2. Anayasanın madde 10 da söylediği eşitlik ilkesine göre çalışmak istiyoruz. Sebebi Rektörlük çalışanlarımız haftalık 40 saat çalışıp hastane çalışanlarımızdan daha fazla maaş alması eşitlik değil haktır. Bu hakka girenler veya sebep olanlara işçi kardeşlerimiz haklarını helal etmemektedir.
3. Aynı işi yaptığımız kadın işçilerimizin çocukları olduktan sonra 12 ay gece çalıştırılmamak değil diğer emekçilerimiz gibi 24 ay olmasını istiyoruz.
Çok basit 3 madde ile işçi kardeşlerimizin talepleri bellidir. Biz anlaşmayı bastıra bastıra söylememize rağmen hiçbir yönetici buna kulak vermemektedir. İşçi kardeşlerimin sabrının kalmadığını belirtmek isterim. 1 Mayısın anlamına ve önemine bakarak umutsuzluğun mücadele karşısında yeri olmadığını benimseyerek sesimizi daha iyi duyurabilmek adına bütün emekçi kardeşlerimizi Çınar Meydanında bekliyoruz.
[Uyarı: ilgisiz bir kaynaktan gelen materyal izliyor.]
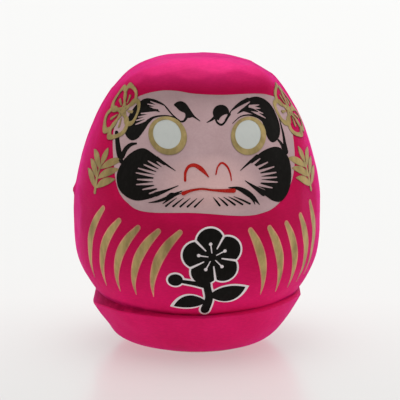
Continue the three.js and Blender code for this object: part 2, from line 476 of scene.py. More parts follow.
def mark(name, shapes, cuts, lay, coats, material, spacing=1.0, over=()):
    """Paint as a thin closed skin that follows the surface and is a little rounded at its rim.

    Lay puts flat places on the surface. Coats is how many coats high the paint's top is.
    """
    flat, faces = fill(shapes, cuts, list(over), spacing)
    edges = dict.fromkeys(edge for face in faces for edge in zip(face, face[1:] + face[:1]))
    rim = [(a, b) for a, b in edges if (b, a) not in edges]
    on_rim = {i for edge in rim for i in edge}
    top, bottom, normals = [], [], []
    for i, (u, v) in enumerate(flat):
        place, normal = lay(u, v)
        height = COAT * (coats - (THIN_RIM if i in on_rim else 0))
        top.append(place + normal * height)
        bottom.append(place - normal * COAT)
        normals.append(normal)
    count = len(flat)
    walls = [tuple(f) for f in faces] + [tuple(i + count for i in f[::-1]) for f in faces]
    walls += [(b, a, a + count, b + count) for a, b in rim]
    mesh = bpy.data.meshes.new(name)
    mesh.from_pydata([tuple(p * MM) for p in top + bottom], [], walls)
    mesh.polygons.foreach_set("use_smooth", [True] * len(walls))
    mesh.normals_split_custom_set_from_vertices([tuple(n) for n in normals + normals])
    paint_depth(mesh, flat, sorted(on_rim))
    mesh.materials.append(material)
    piece = bpy.data.objects.new(name, mesh)
    bpy.context.scene.collection.objects.link(piece)
    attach(piece, "root")


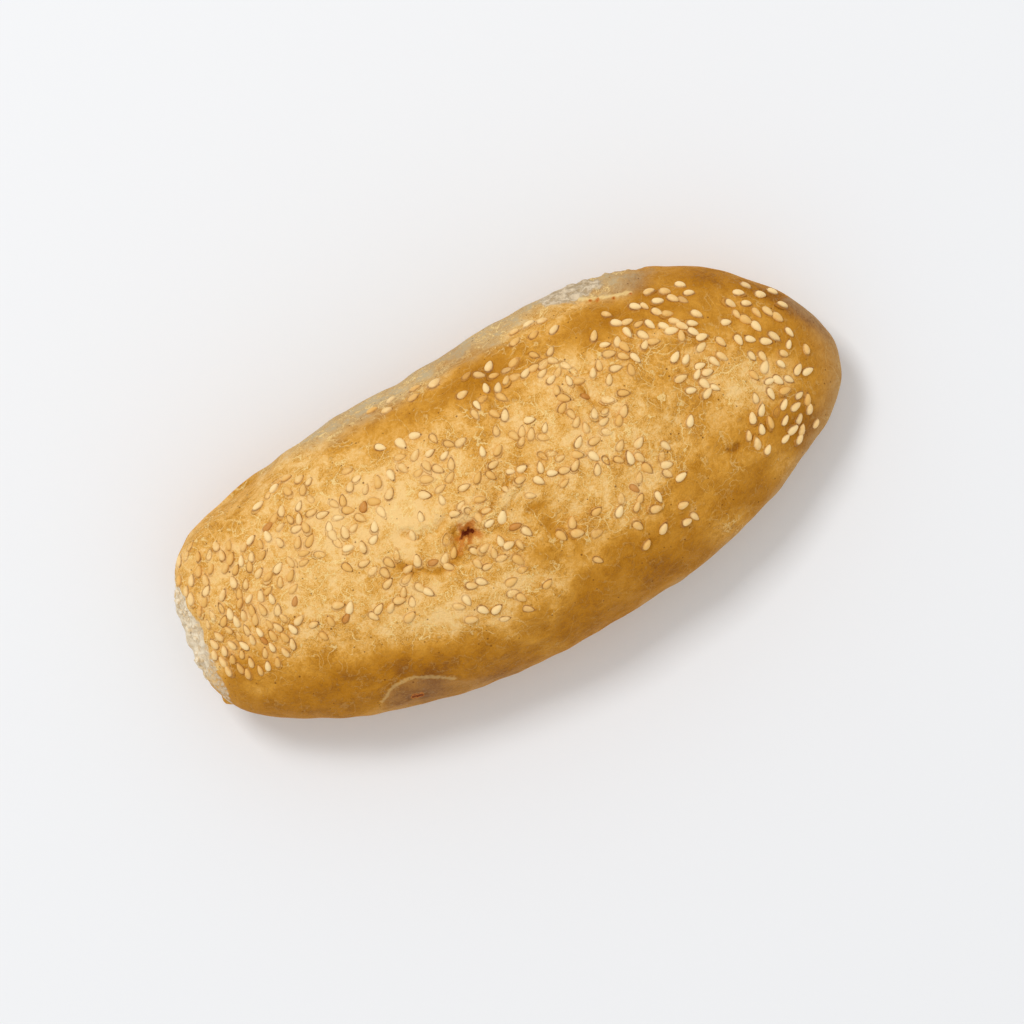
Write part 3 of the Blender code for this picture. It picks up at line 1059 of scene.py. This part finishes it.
@dataclass
class Crust:
    """The roll's crust and torn crumb, one closed surface."""

    form: RollForm
    browning: Browning
    cuts: int = 47
    top_from: float = -0.30
    piece: bpy.types.Object | None = field(default=None, init=False)

    def build(self) -> bpy.types.Object:
        """Draws a ball of squares out to the roll.

        Returns:
            The crust.
        """
        bpy.ops.object.select_all(action="DESELECT")
        bpy.ops.mesh.primitive_cube_add(size=2)
        self.piece = bpy.context.object
        self.piece.name = self.piece.data.name = "roll_crust"
        self.halve_faces(self.cuts, lambda direction: True)
        self.halve_long_edges()
        self.halve_faces(1, lambda direction: direction.z > self.top_from)
        self.halve_faces(1, self.is_fine)
        mesh = self.piece.data
        for vertex in mesh.vertices:
            vertex.co = self.form.draw_out(vertex.co.normalized())
        mesh.update()
        normals = [vertex.normal.copy() for vertex in mesh.vertices]
        for vertex, normal in zip(mesh.vertices, normals, strict=True):
            vertex.co += normal * self.form.relief(vertex.co)
            vertex.co.z = max(vertex.co.z, 0)
            vertex.co *= MM
        mesh.update()
        select_only(self.piece)
        bpy.ops.object.shade_smooth()
        return self.piece

    def halve_faces(self, cuts: int, wanted: Callable[[Vector], bool]) -> None:
        """Cuts up the faces whose direction from the middle is wanted.

        Args:
            cuts: How many cuts each edge gets.
            wanted: Whether a face in this direction is cut up.
        """
        mesh = self.piece.data
        for polygon in mesh.polygons:
            polygon.select = wanted(polygon.center.normalized())
        for edge in mesh.edges:
            edge.select = False
        for vertex in mesh.vertices:
            vertex.select = False
        bpy.ops.object.mode_set(mode="EDIT")
        bpy.ops.mesh.select_mode(type="FACE")
        bpy.ops.mesh.subdivide(number_cuts=cuts, ngon=False)
        bpy.ops.object.mode_set(mode="OBJECT")

    def halve_long_edges(self) -> None:
        """Cuts the edges along the roll in two, as it is twice as long as it is wide."""
        mesh = self.piece.data
        bpy.ops.object.mode_set(mode="EDIT")
        bpy.ops.mesh.select_mode(type="EDGE")
        bpy.ops.mesh.select_all(action="DESELECT")
        bpy.ops.object.mode_set(mode="OBJECT")
        for edge in mesh.edges:
            run = mesh.vertices[edge.vertices[0]].co - mesh.vertices[edge.vertices[1]].co
            edge.select = abs(run.x) > 1e-4
        bpy.ops.object.mode_set(mode="EDIT")
        bpy.ops.mesh.subdivide(number_cuts=1, ngon=False)
        bpy.ops.object.mode_set(mode="OBJECT")

    def is_fine(self, direction: Vector) -> bool:
        """Whether the crust has fine relief in this direction from the middle.

        Args:
            direction: The direction.

        Returns:
            Whether its faces are cut once more.
        """
        point = self.form.draw_out(direction)
        torn = max(self.form.torn_end(point), self.form.torn_patch(point))
        return torn > 0.05 or self.form.pull(point) > 0.25 or self.browning.off_lip(point) < 1.1

    def dress(self, material: bpy.types.Material) -> None:
        """Stores what each point is like and gives the crust its finish.

        Args:
            material: The finish.
        """
        mesh = self.piece.data
        points = [vertex.co / MM for vertex in mesh.vertices]
        sources = {
            Trait.BAKE_AND_RELIEF_SHADE: self.browning.bake,
            Trait.SKIN: self.browning.skin,
            Trait.BURN: self.browning.burn,
            Trait.CRUMB: self.form.torn_end,
            Trait.PATCH: self.browning.crumbly,
            Trait.LIP: self.browning.pale_lip,
            Trait.PULL: self.form.pull,
        }
        for trait, value_at in sources.items():
            set_trait(mesh, trait, [value_at(point) for point in points])
        mesh.materials.append(material)
        hand_over(self.piece)


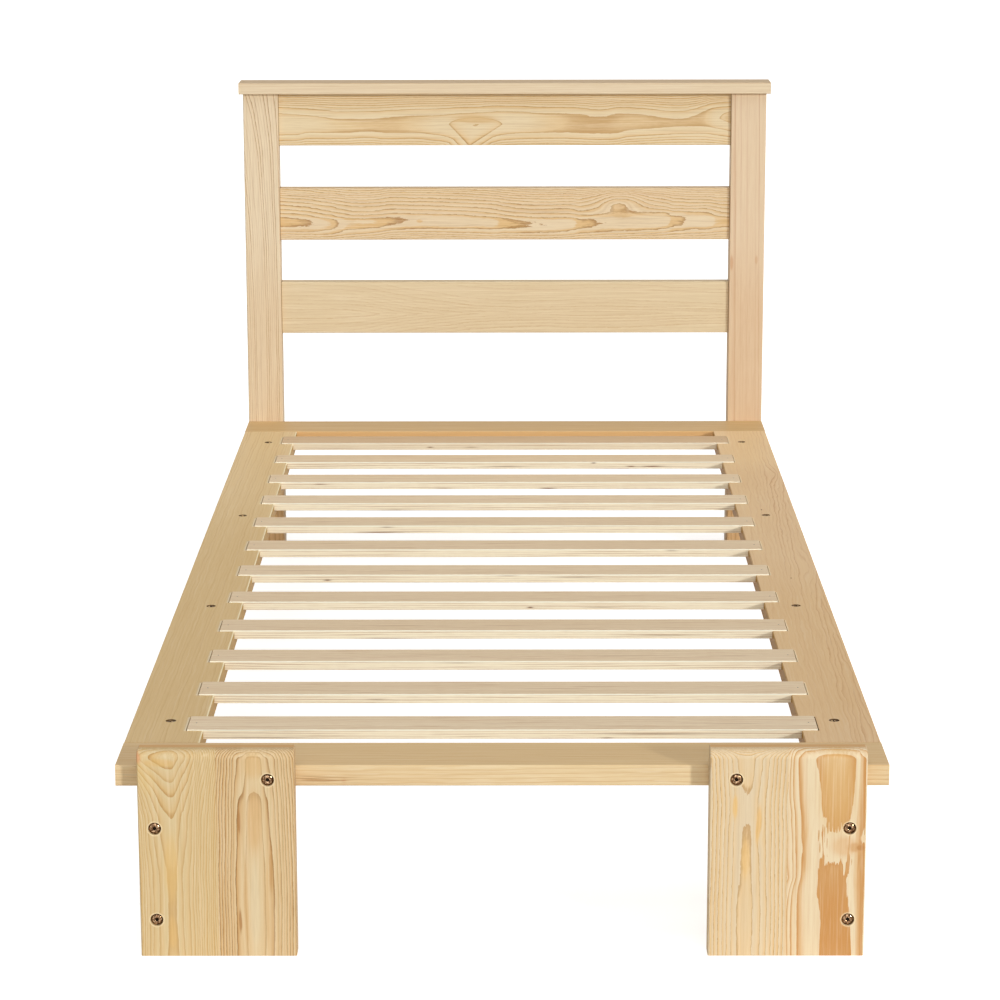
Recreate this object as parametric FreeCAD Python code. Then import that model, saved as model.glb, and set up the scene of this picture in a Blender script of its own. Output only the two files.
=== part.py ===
import FreeCAD, Part
import math
import os
from collections import namedtuple

# A child's single bed in solid pine. A low platform of four flat boards carries twelve slats in
# notches. Two broad boards stand in front of the platform as legs, and the posts of a three-rail
# headboard with a flat cap stand behind it. Tenons join the boards, and bolts in barrel nuts hold
# the frame together. The origin is on the floor at the middle of the bed, with +Y towards the
# headboard and +Z up. Lengths are in millimetres.

# Platform
platform_width = 900.0
platform_length = 2000.0
platform_height = 225.0
board_width = 90.0
board_thickness = 25.0
edge_ease = 1.2

# Slats
slat_count = 12
slat_width = 56.0
slat_thickness = 12.0
slat_bearing = 19.5
slat_proud = 1.5
slat_end_gap = 1.5
slat_side_gap = 0.4

# Front legs, each glued up from two staves
stave_width = 91.0
leg_thickness = 25.0
leg_rise = 25.0
leg_inset = 28.0
leg_top_round = 11.0

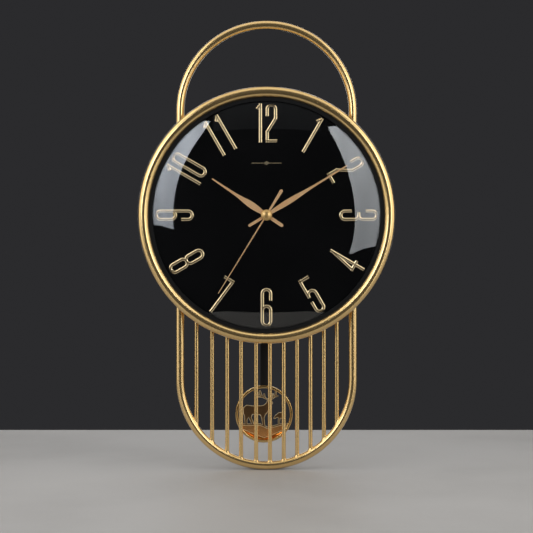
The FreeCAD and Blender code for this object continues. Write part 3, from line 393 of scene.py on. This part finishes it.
def cell_wrap(name):
    """Plain blue wrap on the cell, with bare metal at both ends."""
    paint = Finish(name)
    z = paint.along(paint.place(), "Z")
    wrap_top = cell_high.z - cap_bare
    wrap_foot = cell_low.z + heel_bare
    cap = paint.ramp(z, wrap_top - wrap_edge, wrap_top + wrap_edge)
    heel = 1 - paint.ramp(z, wrap_foot - wrap_edge, wrap_foot + wrap_edge)
    bare = cap + heel
    scuff = paint.noise(paint.place(), scale=500, detail=3)
    return paint.done(paint.surface(
        Base_Color=paint.blend(bare, CELL_BLUE, STEEL),
        Metallic=bare,
        Roughness=around(0.30, swing=0.15, pattern=scuff),
        Normal=paint.bump(scuff, strength=0.04, depth=0.05 * MM),
    ))


def floor_finish(name):
    """Pale floor with faint clouds and a fine grain."""
    paint = Finish(name)
    cloud = paint.noise(paint.place(), scale=3, detail=6)
    grain = paint.noise(paint.place(), scale=240, detail=2)
    return paint.done(paint.surface(
        Base_Color=paint.blend(paint.ramp(cloud, low=0.40, high=0.75), FLOOR_PALE, FLOOR_VEIN),
        Roughness=around(0.55, swing=0.1, pattern=grain),
        Normal=paint.bump(grain, strength=0.04, depth=0.2 * MM),
    ))


# Light panels: the foot's light as a share of the top's, and how many streaks of the tubes behind
# the cloth lie in a metre, across and up
foot_light_share = 0.55
streaks_across = 9.0
streaks_up = 0.8


def glow(name, colour, strength, low, high):
    """The cloth of a softbox, dimmer at its foot and with the soft streaks of its tubes."""
    paint = Finish(name)
    x = paint.along(paint.place(), "X")
    z = paint.along(paint.place(), "Z")
    rise = foot_light_share + (1 - foot_light_share) * paint.ramp(z, low, high)
    streak = paint.noise(paint.joined(x * streaks_across, 0, z * streaks_up), scale=1, detail=1)
    return paint.done(paint.surface(
        Base_Color=UNLIT,
        Specular_IOR_Level=0.0,
        Emission_Color=paint.blend(rise * around(1.0, swing=0.8, pattern=streak), UNLIT, colour),
        Emission_Strength=strength,
    ))


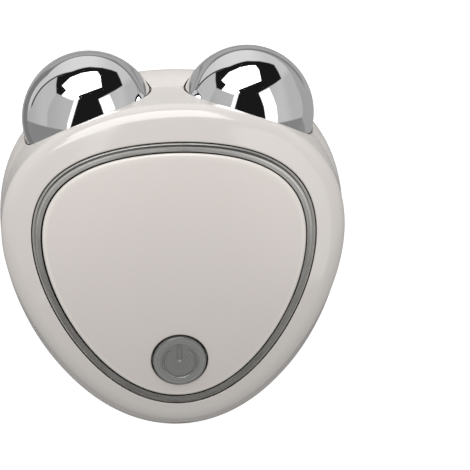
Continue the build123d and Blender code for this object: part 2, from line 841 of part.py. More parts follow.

O günden sonra mayıs ayının ortasına kadar hala anlaşabilmek için tarafımıza dönüş olmazsa işçi kardeşlerimizle beraber kanun ve yasa çerçevesinde sahadan gelen gücümüzü kullanacağımızı da belirtmek isterim. O süreçten sonra Denizli ili, ilçeleri ve çevre İllerden gelen vatandaşlarımızın yaşayacağı mağduriyetler işçi kardeşlerimizden kaynaklı olmadığını buradaki yöneticilerden kaynaklı olduğunu tüm kamuoyunun bilmesini istiyorum.